>>>>
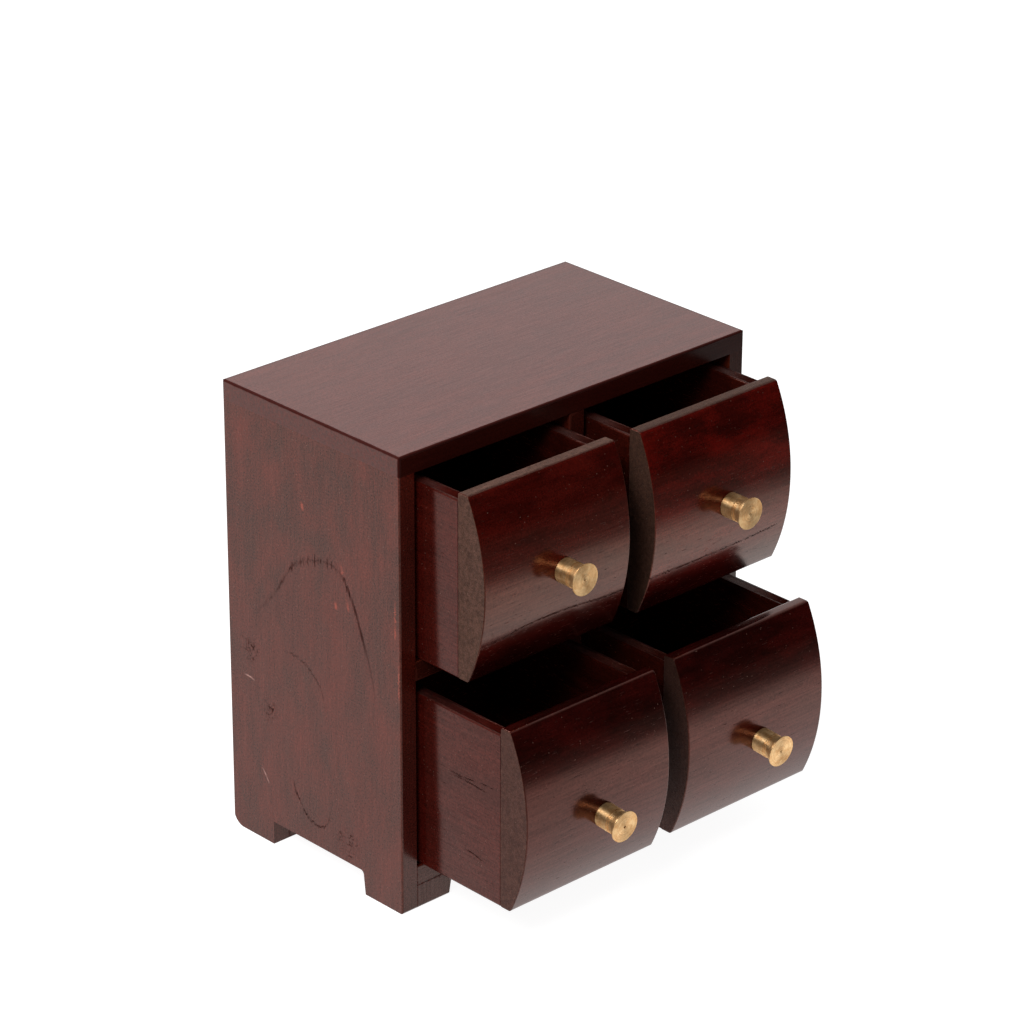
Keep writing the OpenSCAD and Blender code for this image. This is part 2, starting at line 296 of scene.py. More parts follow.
def dress(name, material, arris=(0, 0, 0)):
    """Gives a wooden piece its material, and eases its outer arrises: mm along X, Y and Z."""
    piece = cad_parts[name]
    mesh = piece.data
    mesh.materials.clear()
    mesh.materials.append(material)
    if max(arris) == 0:
        return
    weld = piece.modifiers.new("weld", "WELD")
    weld.merge_threshold = 1e-6
    uses = {}
    for face in mesh.polygons:
        for key in face.edge_keys:
            uses[key] = uses.get(key, 0) + 1
    low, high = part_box(name)
    touch, shortest = 0.01 * MM, 0.8 * MM
    weights = mesh.attributes.new("bevel_weight_edge", "FLOAT", "EDGE")
    for edge in mesh.edges:
        start, end = (mesh.vertices[i].co for i in edge.vertices)
        along = [abs(end[i] - start[i]) for i in range(3)]
        outside = any(
            abs(start[i] - side[i]) < touch and abs(end[i] - side[i]) < touch
            for i in range(3)
            for side in (low, high)
        )
        if outside and uses.get(edge.key, 0) == 1 and (end - start).length > shortest:
            weights.data[edge.index].value = arris[along.index(max(along))] / max(arris)
    bevel = piece.modifiers.new("eased_arris", "BEVEL")
    bevel.width = max(arris) * MM
    bevel.segments = 4
    bevel.limit_method = "WEIGHT"
    bevel.miter_outer = "MITER_ARC"
    normals = piece.modifiers.new("flat_faces", "WEIGHTED_NORMAL")
    normals.keep_sharp = False


def vein(
    tree, spot, run, rise, start, points, thickness, jag, depth=0.9, ticked=False, fades=(0.3, 0.3)
):
    """Dark hairline in the figure, through (run, rise) points in mm from start.

    run and rise are axes of spot. Gives how far a spot is above the line, and the line's mask.
    """
    runs = [x + start[0] for x, _ in points]
    rises = [y + start[1] for _, y in points]
    low, high = min(rises), max(rises)
    run, rise = spot.outputs[run], spot.outputs[rise]

    # The curve is read twice, a step apart, which gives its height and its slope.
    step = 0.5
    levels = []
    for shift in (0, step):
        share = add(
            tree,
            "ShaderNodeMapRange",
            {"Value": run, "From Min": runs[0] - shift, "From Max": runs[-1] - shift},
        )
        curve = add(tree, "ShaderNodeFloatCurve", {"Value": share.outputs[0]})
        knots = curve.mapping.curves[0].points
        for _ in points[2:]:
            knots.new(0.5, 0.5)
        for knot, x, y in zip(knots, runs, rises):
            knot.location = ((x - runs[0]) / (runs[-1] - runs[0]), (y - low) / (high - low))
        curve.mapping.update()
        level = add(
            tree,
            "ShaderNodeMapRange",
            {"Value": curve.outputs[0], "To Min": low, "To Max": high},
            clamp=False,
        )
        levels.append(level.outputs[0])

    # The line wavers by up to jag, its width is measured square to its slope, and it fades out
    # over a share of its length at each end.
    teeth_per_mm = 1.1
    rough = add(
        tree,
        "ShaderNodeTexNoise",
        {"W": run, "Scale": teeth_per_mm, "Detail": 3, "Roughness": 0.8},
        noise_dimensions="1D",
    )
    teeth = add(tree, "ShaderNodeMath", {0: rough.outputs["Fac"], 1: 0.5}, operation="SUBTRACT")
    teeth = add(tree, "ShaderNodeMath", {0: teeth.outputs[0], 1: 2 * jag}, operation="MULTIPLY")
    above = add(tree, "ShaderNodeMath", {0: rise, 1: levels[0]}, operation="SUBTRACT")
    jagged = add(
        tree,
        "ShaderNodeMath",
        {0: above.outputs[0], 1: teeth.outputs[0]},
        operation="ADD",
    )
    slope = add(tree, "ShaderNodeMath", {0: levels[1], 1: levels[0]}, operation="SUBTRACT")
    slope = add(tree, "ShaderNodeMath", {0: slope.outputs[0], 1: step}, operation="DIVIDE")
    length = add(
        tree,
        "ShaderNodeMath",
        {0: slope.outputs[0], 1: slope.outputs[0], 2: 1},
        operation="MULTIPLY_ADD",
    )
    length = add(tree, "ShaderNodeMath", {0: length.outputs[0]}, operation="SQRT")
    away = add(
        tree,
        "ShaderNodeMath",
        {0: jagged.outputs[0], 1: length.outputs[0]},
        operation="DIVIDE",
    )
    away = add(tree, "ShaderNodeMath", {0: away.outputs[0]}, operation="ABSOLUTE")
    line = add(
        tree,
        "ShaderNodeMapRange",
        {"Value": away.outputs[0], "From Min": thickness, "From Max": thickness * 0.3},
    )
    share = add(
        tree,
        "ShaderNodeMapRange",
        {"Value": run, "From Min": runs[0], "From Max": runs[-1]},
        clamp=False,
    )
    fade_in = add(tree, "ShaderNodeMapRange", {"Value": share.outputs[0], "From Max": fades[0]})
    fade_out = add(
        tree,
        "ShaderNodeMapRange",
        {"Value": share.outputs[0], "From Min": 1, "From Max": 1 - fades[1]},
    )
    fade = add(
        tree,
        "ShaderNodeMath",
        {0: fade_in.outputs[0], 1: fade_out.outputs[0]},
        operation="MULTIPLY",
    )
    if ticked:
        # Short upright ticks stand along the flat part of the line.
        ticks_per_mm, heights_per_mm = 1.0, 0.9
        shortest_tick, tallest_tick = 0.3, 2.6
        tick_strength = 0.9
        noise = add(
            tree,
            "ShaderNodeTexNoise",
            {"W": run, "Scale": ticks_per_mm, "Detail": 1},
            noise_dimensions="1D",
        )
        ticks = add(
            tree,
            "ShaderNodeMapRange",
            {"Value": noise.outputs["Fac"], "From Min": 0.48, "From Max": 0.66},
        )
        noise = add(
            tree,
            "ShaderNodeTexNoise",
            {"W": run, "Scale": heights_per_mm, "Detail": 2},
            noise_dimensions="1D",
        )
        reach = add(
            tree,
            "ShaderNodeMapRange",
            {
                "Value": noise.outputs["Fac"],
                "From Min": 0.35,
                "From Max": 0.7,
                "To Min": shortest_tick,
                "To Max": tallest_tick,
            },
        )
        off_line = add(tree, "ShaderNodeMath", {0: above.outputs[0]}, operation="ABSOLUTE")
        within = add(
            tree,
            "ShaderNodeMath",
            {0: reach.outputs[0], 1: off_line.outputs[0]},
            operation="SUBTRACT",
        )
        within = add(tree, "ShaderNodeMapRange", {"Value": within.outputs[0], "From Max": 0.5})
        flatness = add(
            tree,
            "ShaderNodeMath",
            {0: within.outputs[0], 1: length.outputs[0]},
            operation="DIVIDE",
        )
        row = add(
            tree,
            "ShaderNodeMath",
            {0: ticks.outputs[0], 1: flatness.outputs[0]},
            operation="MULTIPLY",
        )
        row = add(
            tree,
            "ShaderNodeMath",
            {0: row.outputs[0], 1: tick_strength},
            operation="MULTIPLY",
        )
        thinned = add(
            tree,
            "ShaderNodeMapRange",
            {"Value": length.outputs[0], "From Min": 1, "From Max": 1.5, "To Min": 0.55},
        )
        line = add(
            tree,
            "ShaderNodeMath",
            {0: line.outputs[0], 1: thinned.outputs[0]},
            operation="MULTIPLY",
        )
        line = add(
            tree,
            "ShaderNodeMath",
            {0: line.outputs[0], 1: row.outputs[0]},
            operation="MAXIMUM",
        )

    # Longer stretches of the line are faint.
    gaps_per_mm = 0.35
    gap_noise = add(
        tree,
        "ShaderNodeTexNoise",
        {"W": run, "Scale": gaps_per_mm, "Detail": 2},
        noise_dimensions="1D",
    )
    gaps = add(
        tree,
        "ShaderNodeMapRange",
        {
            "Value": gap_noise.outputs["Fac"],
            "From Min": 0.36,
            "From Max": 0.56,
            "To Min": 0.3,
            "To Max": depth,
        },
    )
    broken = add(
        tree,
        "ShaderNodeMath",
        {0: line.outputs[0], 1: gaps.outputs[0]},
        operation="MULTIPLY",
    )
    mask = add(
        tree,
        "ShaderNodeMath",
        {0: broken.outputs[0], 1: fade.outputs[0]},
        operation="MULTIPLY",
    )
    return above.outputs[0], mask.outputs[0]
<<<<
Report only how many lines in the listing contain the string "name".

3